Invaders of a different kind populated Dan Halter’s Space Invader, a quirky little video located in a Johannesburg taxi rank. Filmed from a high viewpoint, a formation of the ubiquitous zip-up plastic bags used for carrying goods all over Africa appears as a Space Invaders icon, and then is physically moved by a group of men from one position to another. Speeded up, the movement mimics the jerkiness of the original computer game.

Wilhelm Saayman showed a series of small drawings, a number of which incorporated text: a bleary eyed man with a downturned mouth appears above the admonition: ‘Sometimes it’s best to avoid the Autobahn of Nostalgia.’ Indeed. Zakhele Moses Hlatshwayo used brilliant colour for the 17 panels illustrating his Strange Family – a series which could serve as the storyboard for a soap opera with its tale of conflict and priestly intervention.

One area in which Spier Contemporary excelled was marketing. The catalogue was well designed, with a number of engaging essays. Advertising extended to witty appeals to go and see the show graffitied on to the wall of Cape Town High. Ordering a coffee from Vida at the airport, I noticed that there was a shop copy of the Spier catalogue with a Vida label, available for perusal by customers.

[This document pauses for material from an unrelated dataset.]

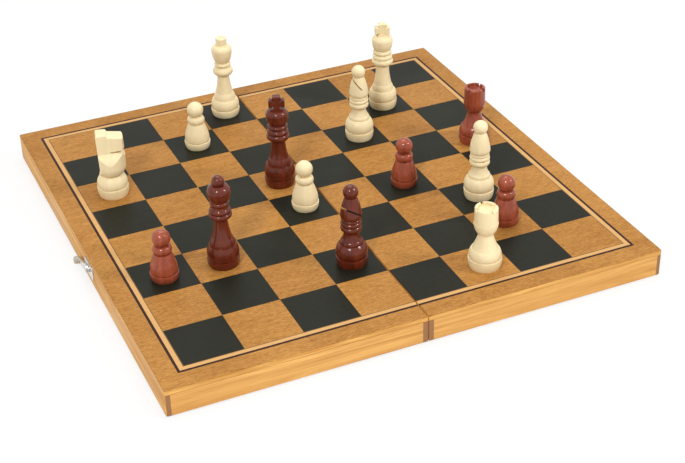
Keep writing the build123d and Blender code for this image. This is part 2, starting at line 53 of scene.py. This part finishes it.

And that was just one that came to my attention – probably one of hundreds sent out into the city to attract visitors.

Now that the show is down in Cape Town, the winning artworks from Spier will move to Port Elizabeth from 17th June to 17th July, and from there will travel to Durban, Potchefstroom, Pretoria and Polokwane.

The pruned down version of the exhibition will definitely be a case of less is more.